### Supplied entries
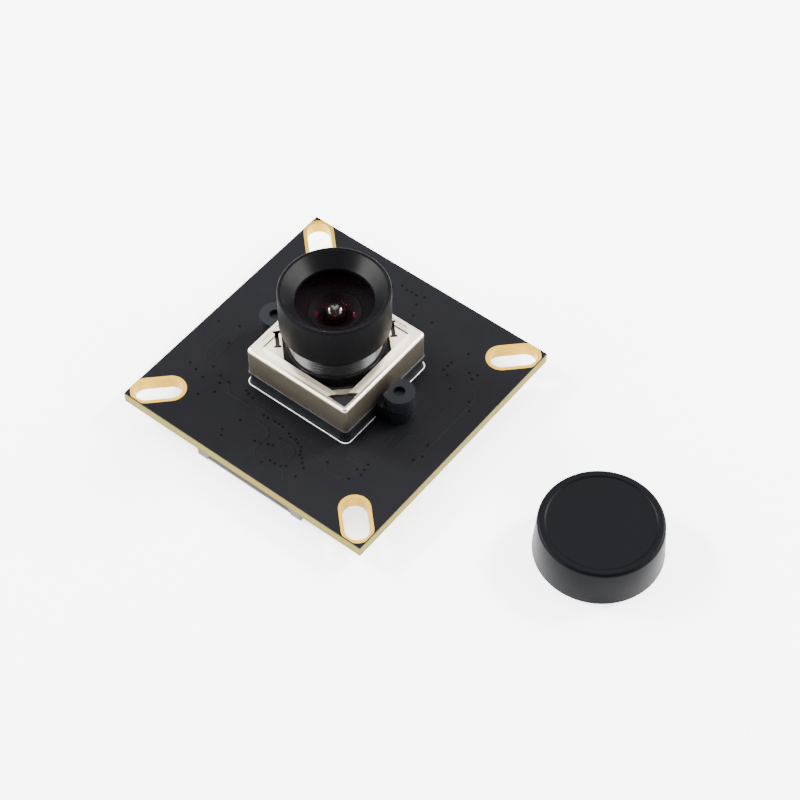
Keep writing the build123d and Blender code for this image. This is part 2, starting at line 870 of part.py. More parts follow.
def chip(x, y, length, width, height):
    """A moulded chip on the underside."""
    with BuildPart() as body:
        with BuildSketch(Plane.XY.offset(board_bottom - height)):
            with Locations((x, y)):
                Rectangle(length, width)
        extrude(amount=height)
    return body


processor_chip = chip(0, processor_y, processor_side, processor_side, processor_height)
save(processor_chip, "processor_chip")

memory_chip = chip(memory_x, memory_y, memory_length, memory_width, memory_height)
save(memory_chip, "memory_chip")

motor_driver = chip(driver_x, driver_y, driver_side, driver_side, driver_height)
save(motor_driver, "motor_driver")

# Crystal: a metal lid on a slightly larger rim
with BuildPart() as crystal:
    with BuildSketch(Plane.XY.offset(board_bottom - crystal_rim_height)):
        with Locations((crystal_x, crystal_y)):
            Rectangle(crystal_length, crystal_width)
    extrude(amount=crystal_rim_height)
    with BuildSketch(Plane.XY.offset(board_bottom - crystal_height)):
        with Locations((crystal_x, crystal_y)):
            RectangleRounded(crystal_length - 2 * crystal_rim, crystal_width - 2 * crystal_rim, crystal_rim)
    extrude(amount=crystal_height - crystal_rim_height)
save(crystal, "crystal")

# Inductors: ferrite blocks with cut corners
with BuildPart() as inductors:
    with BuildSketch(Plane.XY.offset(floor_level)):
        with Locations((0, power_y)):
            with GridLocations(inductor_spacing, inductor_width, 2, 1):
                Rectangle(inductor_width, inductor_width)
        chamfer(vertices(), length=inductor_corner)
    extrude(amount=underside_height)
save(inductors, "inductors")

# Inductor terminals: plates up two sides of each block
with BuildPart() as inductor_terminals:
    with BuildSketch(Plane.XY.offset(board_bottom - inductor_terminal_height)):
        with Locations((0, power_y)):
            with GridLocations(inductor_spacing, inductor_width, 2, 1):
                with GridLocations(inductor_width + inductor_terminal_sheet, inductor_width, 2, 1):
                    Rectangle(inductor_terminal_sheet, inductor_terminal_width)
    extrude(amount=inductor_terminal_height)
save(inductor_terminals, "inductor_terminals")

# Regulators: small moulded bodies held off the board by their leads
regulator_bottom = board_bottom - regulator_lift - regulator_height
with BuildPart() as regulators:
    with BuildSketch(Plane.XY.offset(regulator_bottom)):
        with Locations((0, power_y)):
            with GridLocations(regulator_spacing, regulator_width, 2, 1):
                Rectangle(regulator_length, regulator_width)
    extrude(amount=regulator_height)
save(regulators, "regulators")

# Regulator leads: a gull-wing lead, three on one side of each body and two on the other
with BuildPart() as lead:
    with BuildSketch(Plane.YZ):
        with BuildLine():
            lead_start = regulator_width / 2
            Polyline(
                (lead_start, board_bottom - lead_rise),
                (lead_start, board_bottom - lead_rise - lead_sheet),
                (lead_start + lead_reach - lead_foot + lead_sheet, board_bottom - lead_rise - lead_sheet),
                (lead_start + lead_reach - lead_foot + lead_sheet, board_bottom - lead_sheet),
                (lead_start + lead_reach, board_bottom - lead_sheet),
                (lead_start + lead_reach, board_bottom),
                (lead_start + lead_reach - lead_foot, board_bottom),
                (lead_start + lead_reach - lead_foot, board_bottom - lead_rise),
                close=True,
            )
        make_face()
    extrude(amount=lead_width / 2, both=True)

with BuildPart() as regulator_leads:
    with Locations((0, power_y, 0)):
        with GridLocations(regulator_spacing, regulator_width, 2, 1):
            with GridLocations(lead_pitch, regulator_width, 3, 1):
                add(lead.part)
            with GridLocations(2 * lead_pitch, regulator_width, 2, 1):
                add(lead.part.rotate(Axis.Z, 180))
save(regulator_leads, "regulator_leads")

# Places of the small parts: columns beside the processor, a row above it and a row before the regulators
column_x = processor_side / 2 + column_gap + capacitor_length / 2
near_row_y = processor_y + processor_side / 2 + near_row_gap + capacitor_length / 2
lying_capacitors = [
    Location((side * column_x, processor_y + (place - (column_count - 1) / 2) * chip_pitch))
    for side in (-1, 1)
    for place in range(column_count)
]
standing_capacitors = [
    Location(((place - (count - 1) / 2) * chip_pitch, row_y), 90)
    for count, row_y in ((near_row_count, near_row_y), (far_row_count, far_row_y))
    for place in range(count)
]
capacitor_places = lying_capacitors + standing_capacitors
resistor_places = [
    Location(((place - (resistor_row_count - 1) / 2) * chip_pitch, resistor_row_y), 90)
    for place in range(resistor_row_count)
]

with BuildPart() as capacitors:
    with BuildSketch(Plane.XY.offset(board_bottom - capacitor_width)):
        with Locations(*capacitor_places):
            Rectangle(capacitor_length - 2 * chip_end, capacitor_width)
    extrude(amount=capacitor_width)
save(capacitors, "capacitors")

with BuildPart() as resistors:
    with BuildSketch(Plane.XY.offset(board_bottom - resistor_height)):
        with Locations(*resistor_places):
            Rectangle(resistor_length - 2 * chip_end, resistor_width)
    extrude(amount=resistor_height)
save(resistors, "resistors")

# Metal ends of the capacitors and resistors
with BuildPart() as chip_ends:
    with BuildSketch(Plane.XY.offset(board_bottom - capacitor_width)):
        with Locations(*capacitor_places):
            with GridLocations(capacitor_length - chip_end, capacitor_width, 2, 1):
                Rectangle(chip_end, capacitor_width)
    extrude(amount=capacitor_width)
    with BuildSketch(Plane.XY.offset(board_bottom - resistor_height)):
        with Locations(*resistor_places):
            with GridLocations(resistor_length - chip_end, resistor_width, 2, 1):
                Rectangle(chip_end, resistor_width)
    extrude(amount=resistor_height)
save(chip_ends, "chip_ends")

# Lens cap: a drafted cup with an eased edge and a shallow dish inside a raised band
cap_bore = head_radius + cap_fit
cap_mouth_radius = cap_bore + cap_wall
cap_top_radius = cap_mouth_radius - cap_draft
cap_top = floor_level + cap_height
with BuildPart() as lens_cap:
    with BuildSketch(Plane.XZ):
        with BuildLine():
            Polyline(
                (cap_bore, floor_level),
                (cap_mouth_radius, floor_level),
                (cap_top_radius, cap_top),
                (cap_top_radius - cap_band, cap_top),
                (cap_top_radius - cap_band, cap_top - cap_dish_depth),
                (0, cap_top - cap_dish_depth),
                (0, cap_top - cap_roof),
                (cap_bore, cap_top - cap_roof),
                close=True,
            )
        make_face()
        outer_corner = vertices().group_by(Axis.Y)[-1].sort_by(Axis.X)[-1]
        chamfer(outer_corner, length=cap_edge_chamfer)
    revolve(axis=Axis.Z)

with BuildPart() as placed_cap:
    with Locations((cap_x, cap_y, 0)):
        add(lens_cap.part)
save(placed_cap, "lens_cap")
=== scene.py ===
"""Dresses the camera module: finishes, lens thread, printed and etched detail of the board, and the stage.

Lengths are in metres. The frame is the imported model's: the origin is the middle of the board's upper face,
+Z is the optical axis and the cable connector opens towards -Y.
"""

import random
from math import acos, asin, cos, degrees, hypot, pi, radians, sin

import bmesh
import bpy
from bpy.props import FloatProperty, FloatVectorProperty, PointerProperty
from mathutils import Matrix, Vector


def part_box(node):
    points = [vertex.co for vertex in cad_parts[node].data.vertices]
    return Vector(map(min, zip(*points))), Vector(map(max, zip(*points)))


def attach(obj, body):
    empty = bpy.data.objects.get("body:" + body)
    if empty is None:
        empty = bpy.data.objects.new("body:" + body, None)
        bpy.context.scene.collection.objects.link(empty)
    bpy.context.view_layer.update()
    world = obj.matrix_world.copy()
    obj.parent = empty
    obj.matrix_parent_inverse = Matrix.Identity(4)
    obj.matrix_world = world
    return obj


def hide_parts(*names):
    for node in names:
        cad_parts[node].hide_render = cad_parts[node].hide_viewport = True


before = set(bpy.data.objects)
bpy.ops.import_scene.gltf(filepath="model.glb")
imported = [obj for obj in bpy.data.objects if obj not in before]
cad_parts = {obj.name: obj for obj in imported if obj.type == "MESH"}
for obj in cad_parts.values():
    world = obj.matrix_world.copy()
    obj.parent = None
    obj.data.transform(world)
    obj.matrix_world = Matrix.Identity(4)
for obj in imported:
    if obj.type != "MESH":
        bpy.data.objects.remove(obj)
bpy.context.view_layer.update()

bl_info = {
    "name": "Camera Module Dressing",
    "version": (1, 0, 0),
    "blender": (4, 5, 0),
    "location": "3D View > Sidebar > Camera Module",
    "description": "Finishes and fine detail for an autofocus camera module and its lens cap",
    "category": "Object",
}

MM = 0.001

BOARD_TOP = 0.0
BOARD_BOTTOM = -1.6 * MM
BARREL_BOTTOM, BARREL_TOP = (corner.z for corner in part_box("lens_barrel"))
FLOOR, CAP_TOP = (corner.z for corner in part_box("lens_cap"))
CAP_MIDDLE = sum(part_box("lens_cap"), Vector()) / 2

# Radius of the pinhole left in the middle of a turned face
PINHOLE = 0.01 * MM
# The values between which a noise pattern mostly stays
NOISE_SPAN = {"From Min": 0.3, "From Max": 0.7}
# Width of one band of a wave pattern whose scale is 1
WAVE_BAND = 0.314


def linear(hex_colour):
    """Turn an sRGB hex colour into the linear values that the shaders take."""
    values = [int(hex_colour[place : place + 2], 16) / 255 for place in (1, 3, 5)]
    return [v / 12.92 if v <= 0.04045 else ((v + 0.055) / 1.055) ** 2.4 for v in values] + [1.0]


def colour(name, description, hex_colour):
    """A colour that the user can change."""
    return FloatVectorProperty(
        name=name, description=description, default=linear(hex_colour), size=4, min=0, max=1, subtype="COLOR"
    )


def length(name, description, millimetres):
    """A length that the user can change."""
    return FloatProperty(
        name=name, description=description, default=millimetres * MM, min=0, precision=6, unit="LENGTH"
    )


class CameraModuleSizes(bpy.types.PropertyGroup):
    """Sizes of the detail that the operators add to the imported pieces."""

    thread_pitch: length("Thread pitch", "Rise of the lens thread in one turn", 0.5)
    thread_depth: length("Thread depth", "From the crest of the lens thread to its root", 0.27)
    rim_rounding: length("Rim rounding", "Radius of the barrel's outer front edge", 0.3)
    cap_rounding: length("Cap rounding", "Radius of the cap's outer top edge", 0.45)
    cap_band: length("Cap band", "Width of the raised band around the cap's dish", 1.0)
    cap_dish: length("Cap dish", "Depth of the cap's dish", 0.12)
    ink_width: length("Ink width", "Width of the printed outline around the holder", 0.12)
    ink_height: length("Ink height", "Thickness of the printed outline", 0.02)
    ink_distance: length("Ink distance", "From the board's middle to the middle of the printed outline", 8.14)
    track_width: length("Track width", "Width of the narrow copper tracks under the solder mask", 0.25)
    track_height: length("Track height", "How far a masked track stands above the board", 0.018)
    via_diameter: length("Via diameter", "Outer diameter of a masked via", 0.36)
    solder_spread: length("Solder spread", "How far solder runs out around a soldered end", 0.14)


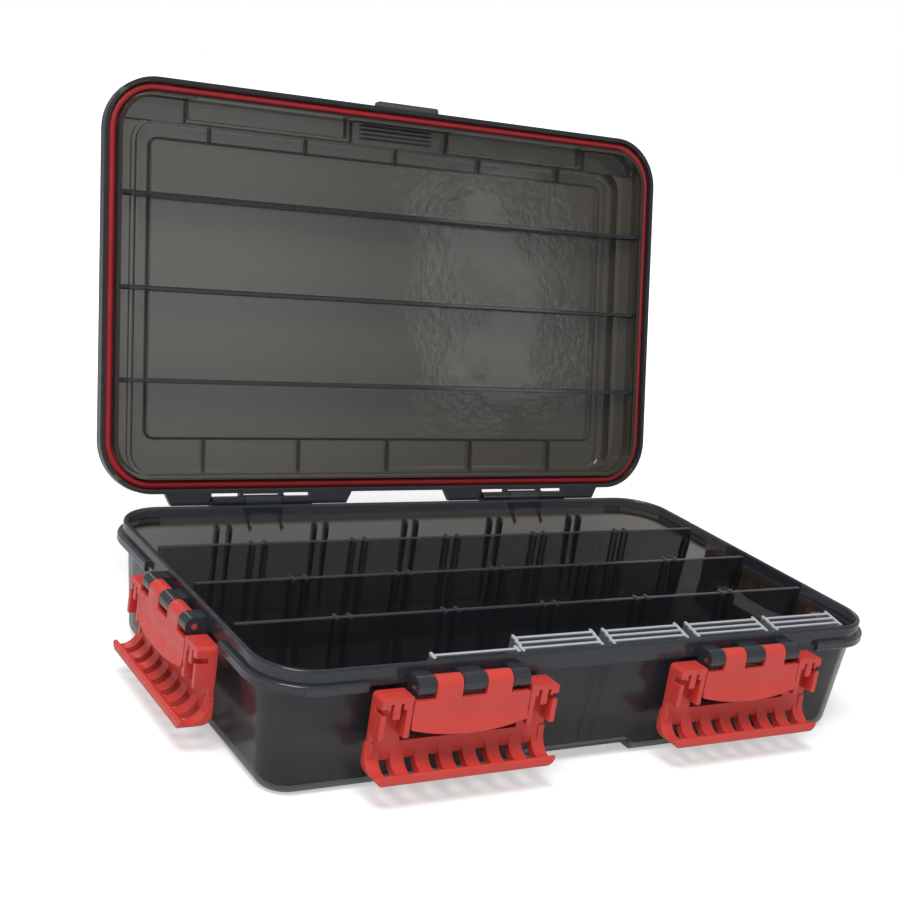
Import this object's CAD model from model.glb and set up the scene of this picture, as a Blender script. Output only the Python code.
"""Looks of an open waterproof tackle box: smoky see-through plastics, coral red latches, a red
rubber gasket and metal pins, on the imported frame. Lengths are in metres."""
import math

import bpy
from mathutils import Matrix, Vector

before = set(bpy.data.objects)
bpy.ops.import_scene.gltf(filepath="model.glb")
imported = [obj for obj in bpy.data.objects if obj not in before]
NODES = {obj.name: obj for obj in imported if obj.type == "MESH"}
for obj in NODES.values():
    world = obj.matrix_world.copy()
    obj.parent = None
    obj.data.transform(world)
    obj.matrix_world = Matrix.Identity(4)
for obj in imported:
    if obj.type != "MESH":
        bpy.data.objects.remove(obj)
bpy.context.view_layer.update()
scene = bpy.context.scene
scene.view_settings.view_transform = "Standard"

# ---- Sizes of the part that the looks follow ----

# The lid's hinge line and how far the lid stands open
HINGE = Vector((0, 0.108, 0.059))
LID_OPEN = math.radians(103.6)
# Half lengths over the tray's upright rim, and the shelf inside the rim
RIM_X, RIM_Y = 0.1655, 0.1002
SHELF_Z = 0.054
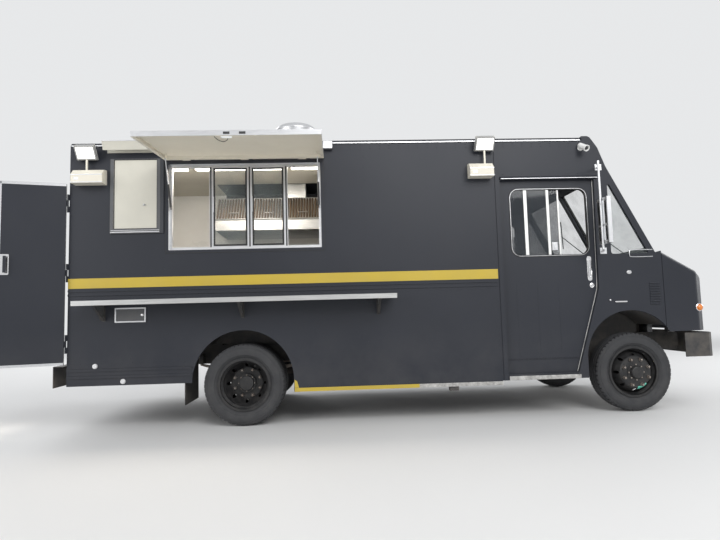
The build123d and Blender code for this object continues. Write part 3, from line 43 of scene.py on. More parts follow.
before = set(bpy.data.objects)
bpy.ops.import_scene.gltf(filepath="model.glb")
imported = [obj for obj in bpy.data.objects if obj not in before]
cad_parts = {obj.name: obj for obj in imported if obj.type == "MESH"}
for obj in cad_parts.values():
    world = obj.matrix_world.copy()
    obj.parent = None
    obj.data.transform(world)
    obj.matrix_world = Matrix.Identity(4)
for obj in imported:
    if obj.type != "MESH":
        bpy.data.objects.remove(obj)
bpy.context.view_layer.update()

### Set problem
Nothing but the lines from the one with "# Lens cap: a" through the one with "for node in" should be retyped; include both and keep them exact.

### Finished task
# Lens cap: a drafted cup with an eased edge and a shallow dish inside a raised band
cap_bore = head_radius + cap_fit
cap_mouth_radius = cap_bore + cap_wall
cap_top_radius = cap_mouth_radius - cap_draft
cap_top = floor_level + cap_height
with BuildPart() as lens_cap:
    with BuildSketch(Plane.XZ):
        with BuildLine():
            Polyline(
                (cap_bore, floor_level),
                (cap_mouth_radius, floor_level),
                (cap_top_radius, cap_top),
                (cap_top_radius - cap_band, cap_top),
                (cap_top_radius - cap_band, cap_top - cap_dish_depth),
                (0, cap_top - cap_dish_depth),
                (0, cap_top - cap_roof),
                (cap_bore, cap_top - cap_roof),
                close=True,
            )
        make_face()
        outer_corner = vertices().group_by(Axis.Y)[-1].sort_by(Axis.X)[-1]
        chamfer(outer_corner, length=cap_edge_chamfer)
    revolve(axis=Axis.Z)

with BuildPart() as placed_cap:
    with Locations((cap_x, cap_y, 0)):
        add(lens_cap.part)
save(placed_cap, "lens_cap")
=== scene.py ===
"""Dresses the camera module: finishes, lens thread, printed and etched detail of the board, and the stage.

Lengths are in metres. The frame is the imported model's: the origin is the middle of the board's upper face,
+Z is the optical axis and the cable connector opens towards -Y.
"""

import random
from math import acos, asin, cos, degrees, hypot, pi, radians, sin

import bmesh
import bpy
from bpy.props import FloatProperty, FloatVectorProperty, PointerProperty
from mathutils import Matrix, Vector


def part_box(node):
    points = [vertex.co for vertex in cad_parts[node].data.vertices]
    return Vector(map(min, zip(*points))), Vector(map(max, zip(*points)))


def attach(obj, body):
    empty = bpy.data.objects.get("body:" + body)
    if empty is None:
        empty = bpy.data.objects.new("body:" + body, None)
        bpy.context.scene.collection.objects.link(empty)
    bpy.context.view_layer.update()
    world = obj.matrix_world.copy()
    obj.parent = empty
    obj.matrix_parent_inverse = Matrix.Identity(4)
    obj.matrix_world = world
    return obj


def hide_parts(*names):
    for node in names:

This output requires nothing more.